Agnew began her education in local schools in Nottoway County before studying stenography at Smithdeal Business College in Richmond. In 1892 she took a position as secretary at the Stonewall Jackson Institute, a women's college in Abingdon. In 1894 she moved to Long Island to work at a publishing firm. The following year she migrated to South Africa, where she had accepted a position teaching business and working as a secretary in Paarl, at the Huguenot Seminary. She would stay in South Africa for five years, until the Boer War necessitated her return to the United States. For two of those years she was principal of the Amajuba Seminary in Wakkerstroom. After this was closed by the war, she spent time providing assistance to the Boers and doing clerical and administrative work at the American consulate. During her time in South Africa Agnew also became involved in the student Christian movement.

Agnew continued her professional life upon her return from Africa; she worked as a teacher in Virginia, an office manager in New York, and general secretary of a number of Young Women's Christian Association chapters.

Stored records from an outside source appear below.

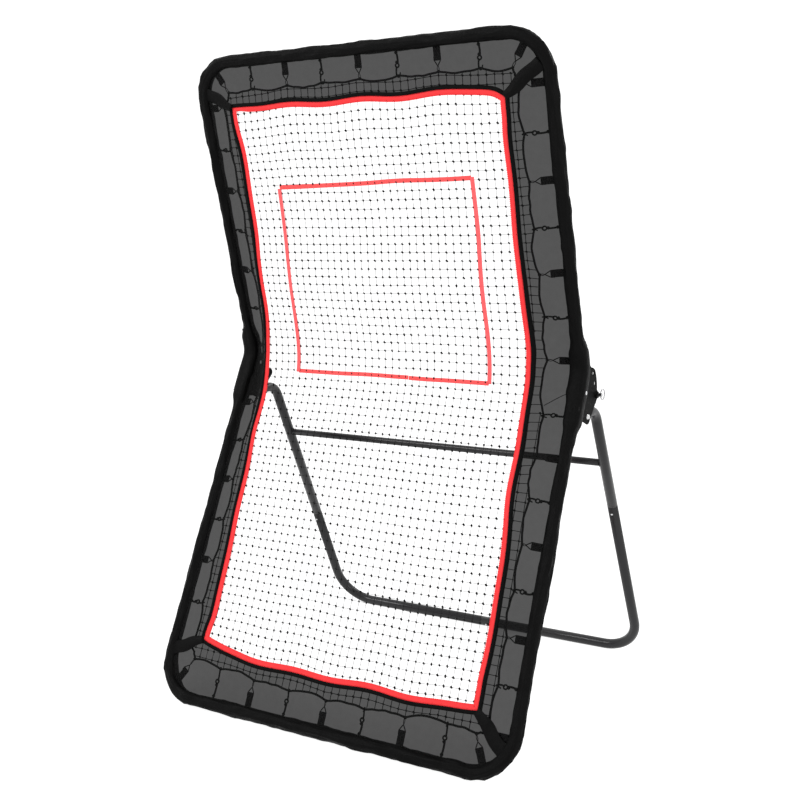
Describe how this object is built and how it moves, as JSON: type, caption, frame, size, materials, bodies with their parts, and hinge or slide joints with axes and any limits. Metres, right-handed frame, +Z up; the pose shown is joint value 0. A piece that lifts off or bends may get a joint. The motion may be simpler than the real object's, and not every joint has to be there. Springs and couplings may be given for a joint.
{
  "type": "pitching target net",
  "caption": "V-shaped rebounder net with a strike zone, on a tubular frame that stands on its lower end and a folding rear stand.",
  "frame": {"origin": "on the floor, at the middle of the footprint of the front tube and the rear bar", "axes": "+Z up, -Y towards the pitcher, +X to the pitcher's right when facing the net"},
  "size_m": [1.264, 1.0678, 1.9771],
  "materials": {
    "powder_coat": "glossy dark grey powder coat",
    "black_steel": "black paint",
    "zinc_steel": "bright zinc plate",
    "chrome": "bright chrome plate",
    "sleeve_fabric": "black woven polyester",
    "mesh_fabric": "fine black open mesh that looks dark grey",
    "netting": "knotted black nylon twine",
    "red_webbing": "bright red woven webbing",
    "black_webbing": "black elastic webbing and cord"
  },
  "bodies": {
    "lower_frame": {"hinge_bracket_left": "black_steel", "hinge_bracket_right": "black_steel", "leg_bolt_left": "zinc_steel", "leg_bolt_right": "zinc_steel", "leg_nut_left": "zinc_steel", "leg_nut_right": "zinc_steel", "lower_cover_bottom": "mesh_fabric", "lower_cover_left": "mesh_fabric", "lower_cover_right": "mesh_fabric", "lower_left_tube": "powder_coat", "lower_net": "netting", "lower_red_border": "red_webbing", "lower_right_tube": "powder_coat", "lower_sleeve_bottom": "sleeve_fabric", "lower_sleeve_left": "sleeve_fabric", "lower_sleeve_right": "sleeve_fabric", "lower_strike_ribbon": "red_webbing", "lower_suspension": "black_webbing", "lower_tube_insert": "zinc_steel", "pin_guide_left": "black_steel", "pin_guide_right": "black_steel", "pivot_bolt_left": "zinc_steel", "pivot_bolt_right": "zinc_steel", "pivot_nut_left": "zinc_steel", "pivot_nut_right": "zinc_steel"},
    "upper_frame": {"lock_plate_left": "black_steel", "lock_plate_right": "black_steel", "upper_cover_left": "mesh_fabric", "upper_cover_right": "mesh_fabric", "upper_cover_top": "mesh_fabric", "upper_left_tube": "powder_coat", "upper_net": "netting", "upper_red_border": "red_webbing", "upper_right_tube": "powder_coat", "upper_sleeve_left": "sleeve_fabric", "upper_sleeve_right": "sleeve_fabric", "upper_sleeve_top": "sleeve_fabric", "upper_strike_ribbon": "red_webbing", "upper_suspension": "black_webbing", "upper_tube_insert": "zinc_steel"},
    "rear_stand": {"bar_insert": "zinc_steel", "cross_bar": "powder_coat", "leg_insert_left": "zinc_steel", "leg_insert_right": "zinc_steel", "leg_lower_left": "powder_coat", "leg_lower_right": "powder_coat", "leg_upper_left": "powder_coat", "leg_upper_right": "powder_coat"},
    "lock_pin_left": {"lock_pin_left": "chrome"},
    "lock_pin_right": {"lock_pin_right": "chrome"},
    "snap_button_bar": {"snap_button_bar": "zinc_steel"},
    "snap_button_left": {"snap_button_left": "zinc_steel"},
    "snap_button_right": {"snap_button_right": "zinc_steel"},
    "split_ring_left": {"split_ring_left": "chrome"},
    "split_ring_right": {"split_ring_right": "chrome"}
  },
  "joints": [
    {"name": "upper_tilt", "type": "hinge", "parent": "lower_frame", "child": "upper_frame", "pos_m": [0, -0.0423, 0.96451], "axis": [1, 0, 0], "range_deg": [-41, 0]},
    {"name": "stand_fold", "type": "hinge", "parent": "lower_frame", "child": "rear_stand", "pos_m": [0, -0.02041, 0.89247], "axis": [1, 0, 0], "range_deg": [-58, 0]},
    {"name": "lock_pin_left_pull", "type": "slide", "parent": "lower_frame", "child": "lock_pin_left", "axis": [-1, 0, 0], "range_m": [-0.006, 0.012]},
    {"name": "split_ring_left_swing", "type": "hinge", "parent": "lock_pin_left", "child": "split_ring_left", "pos_m": [-0.628, 0.04899, 0.94677], "axis": [0, 0, 1], "range_deg": [0, 80]},
    {"name": "lock_pin_right_pull", "type": "slide", "parent": "lower_frame", "child": "lock_pin_right", "axis": [1, 0, 0], "range_m": [-0.006, 0.012]},
    {"name": "split_ring_right_swing", "type": "hinge", "parent": "lock_pin_right", "child": "split_ring_right", "pos_m": [0.628, 0.04899, 0.94677], "axis": [0, 0, 1], "range_deg": [-80, 0]},
    {"name": "snap_button_left_press", "type": "slide", "parent": "rear_stand", "child": "snap_button_left", "axis": [0, -0.9023, -0.4311], "range_m": [-0.004, 0], "stiffness_N_per_m": 600, "springref_m": 0.003},
    {"name": "snap_button_right_press", "type": "slide", "parent": "rear_stand", "child": "snap_button_right", "axis": [0, -0.9023, -0.4311], "range_m": [-0.004, 0], "stiffness_N_per_m": 600, "springref_m": 0.003},
    {"name": "snap_button_bar_press", "type": "slide", "parent": "rear_stand", "child": "snap_button_bar", "axis": [0, -0.9023, -0.4311], "range_m": [-0.004, 0], "stiffness_N_per_m": 600, "springref_m": 0.003}
  ]
}
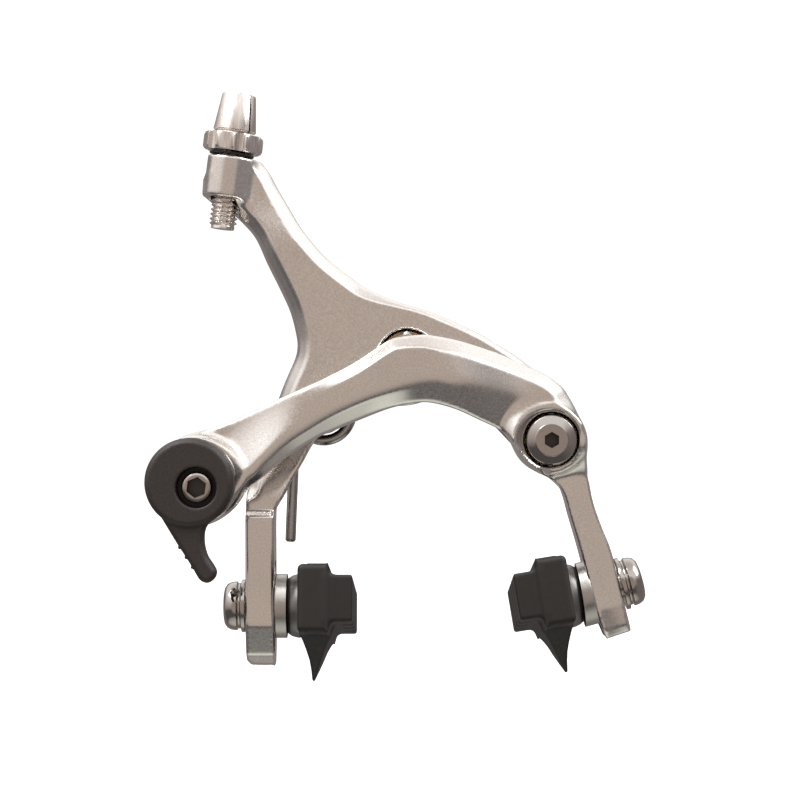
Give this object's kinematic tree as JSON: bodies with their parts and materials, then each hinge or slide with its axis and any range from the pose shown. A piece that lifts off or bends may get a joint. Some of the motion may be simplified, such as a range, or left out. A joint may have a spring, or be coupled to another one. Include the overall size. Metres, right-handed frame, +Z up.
{
  "type": "rim brake caliper",
  "caption": "Dual-pivot side-pull bicycle rim brake caliper with polished arms, quick-release lever, barrel adjuster, return spring and two adjustable brake pads.",
  "frame": {"origin": "on the centre bolt's axis at the face that meets the fork", "axes": "+X right as seen from the front, +Z up, +Y back into the fork along the centre bolt"},
  "size_m": [0.1056, 0.0686, 0.1266],
  "materials": {
    "aluminium": "polished, with a faint sandy speckle",
    "barrel_aluminium": "bright turned",
    "chrome": "bright",
    "steel": "zinc plated, satin",
    "spring_steel": "drawn wire",
    "shoe_metal": "dark grey, satin",
    "bronze": "oiled",
    "nylon": "moulded",
    "black_lever": "fine texture",
    "rubber": "moulded, matt"
  },
  "bodies": {
    "root": {"link_bracket": "steel", "center_bolt": "steel", "pivot_nut": "steel", "center_front_washer": "bronze", "center_thrust_washer": "bronze", "serrated_washer": "steel", "fork_sleeve_nut": "steel", "side_pivot_bolt": "chrome", "side_thrust_washer": "bronze", "return_spring": "spring_steel", "spring_holder": "nylon", "spring_holder_screw": "steel"},
    "rear_arm": {"y_arm": "aluminium", "y_arm_bush": "bronze", "spring_seat": "nylon", "adjuster_washer": "nylon"},
    "front_arm": {"c_arm": "aluminium", "side_pivot_bush": "bronze", "cam_bush": "nylon", "release_spring_washer": "spring_steel"},
    "release": {"release_lever": "black_lever", "release_cam": "steel"},
    "anchor": {"anchor_bolt": "chrome", "cable_clamp_plate": "steel", "anchor_nut": "steel"},
    "nut": {"adjuster_nut": "barrel_aluminium"},
    "barrel": {"adjuster_barrel": "barrel_aluminium"},
    "screw": {"centering_screw": "steel"},
    "left_bolt": {"left_pad_bolt": "chrome", "left_lock_washer": "chrome", "left_outer_washer": "chrome", "left_inner_washer": "chrome"},
    "left_shoe": {"left_shoe_holder": "shoe_metal", "left_brake_pad": "rubber"},
    "right_bolt": {"right_pad_bolt": "chrome", "right_lock_washer": "chrome", "right_outer_washer": "chrome", "right_inner_washer": "chrome"},
    "right_shoe": {"right_shoe_holder": "shoe_metal", "right_brake_pad": "rubber"}
  },
  "joints": [
    {"name": "c_arm_pivot", "type": "hinge", "parent": "root", "child": "front_arm", "pos_m": [0.0305, -0.0148, -0.0176], "axis": [0, 1, 0], "range_deg": [0, 16], "stiffness_Nm_per_rad": 0.8, "springref_deg": -34.38},
    {"name": "y_arm_pivot", "type": "hinge", "parent": "root", "child": "rear_arm", "pos_m": [0, -0.012, 0], "axis": [0, -1, 0], "range_deg": [0, 10.5], "deforming": ["return_spring"]},
    {"name": "release_lever_turn", "type": "hinge", "parent": "front_arm", "child": "release", "pos_m": [-0.0439, -0.028, -0.026], "axis": [0, 1, 0], "range_deg": [0, 120]},
    {"name": "anchor_swivel", "type": "hinge", "parent": "release", "child": "anchor", "pos_m": [-0.0435, -0.024, -0.0272], "axis": [0, 1, 0], "range_deg": [-121, 1]},
    {"name": "adjuster_nut_turn", "type": "hinge", "parent": "rear_arm", "child": "nut", "pos_m": [-0.03748, -0.012, 0.04575], "axis": [0.1271, 0, 0.9919], "range_deg": [0, 1441]},
    {"name": "adjuster_barrel_slide", "type": "slide", "parent": "rear_arm", "child": "barrel", "axis": [0.1271, 0, 0.9919], "range_m": [0, 0.004]},
    {"name": "centering_screw_turn", "type": "hinge", "parent": "rear_arm", "child": "screw", "pos_m": [0.0185, -0.012, -0.0036], "axis": [0, 0, 1], "range_deg": [-180, 180]},
    {"name": "left_pad_height", "type": "slide", "parent": "rear_arm", "child": "left_bolt", "axis": [0, 0, 1], "range_m": [-0.0035, 0.0065]},
    {"name": "left_pad_tilt", "type": "hinge", "parent": "left_bolt", "child": "left_shoe", "pos_m": [-0.0314, -0.012, -0.0535], "axis": [1, 0, 0], "range_deg": [-15, 15]},
    {"name": "right_pad_height", "type": "slide", "parent": "front_arm", "child": "right_bolt", "axis": [-0.2622, 0, 0.965], "range_m": [-0.0073, 0.0027]},
    {"name": "right_pad_tilt", "type": "hinge", "parent": "right_bolt", "child": "right_shoe", "pos_m": [0.03981, -0.012, -0.05051], "axis": [-0.9869, 0, -0.1616], "range_deg": [-15, 15]}
  ],
  "couplings": [
    {"joint": "y_arm_pivot", "follows": "c_arm_pivot", "ratio": 0.65},
    {"joint": "anchor_swivel", "follows": "release_lever_turn", "ratio": -1},
    {"joint": "adjuster_nut_turn", "follows": "adjuster_barrel_slide", "rad_per_m": 6283.2}
  ]
}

She also continued her education via correspondence courses during this time. She returned to Virginia to begin a system of professional training for rural girls; supported by the state superintendent of education, Joseph D. Eggleston, and agriculturist Seaman A. Knapp, she began implementing her ideas in 1910 in Nansemond and Halifax Counties with the creation of tomato and canning clubs. She was soon named the first female home demonstration agent in the country. her role has been described as a precursor to modern 4-H and Extension Homemaker clubs. In 1914, upon the organization of the Cooperative Extension Service, she was assigned to Virginia Tech, as it was the primary land-grand school in the Commonwealth. In 1919 she was named the first president of the Virginia Federation of Business and Professional Women's Clubs. After ten years in the position she left to work for the YWCA's national board, as a member of the finance department, in which role she traveled the country raising money and developing plans to fund local YWCM chapters. In 1927 she took a job as the first female editor of the "Women's Department" of Southern Planter magazine, remaining there until 1931. From 1933 until 1943 she headed New Deal relief activities for women in Virginia for both the Federal Emergency Relief Administration and the Works Progress Administration; she was instrumental in developing programs which allowed women to contribute to various New Deal programs, even though she was unable to persuade the Civilian Conservation Corps to develop female-only camps. Women under her purview were hired to build bird and wildflower sanctuaries, and she created "sewing rooms" where women, black and white, could make clothes for the needy or costumes for pageants and National Park Service reenactors. At the disbanding of the WPA in 1943 she retired, but continued in civic life.

Agnew died in Richmond in 1958.

==Honors and legacy==
Agnew received a Certificate of Merit from Virginia Tech in 1926; she was the first woman to receive the award. Agnew Hall on the campus of Virginia Tech is named in her honor; the first building on campus to be named for a woman, it was completed in 1940 and christened in 1949. She was recognized as one of the Virginia Women in History for 2000, the inaugural year of the program. A historical marker in Crewe, Virginia details her accomplishments. A scholarship in her honor exists as well, offered by The Virginia Association For Family and Community Education, Inc. and designed to aid a Virginia student studying nursing or another medical profession.

Agnew's papers are held by the Library of Virginia and Virginia Tech Special Collections and University Archives.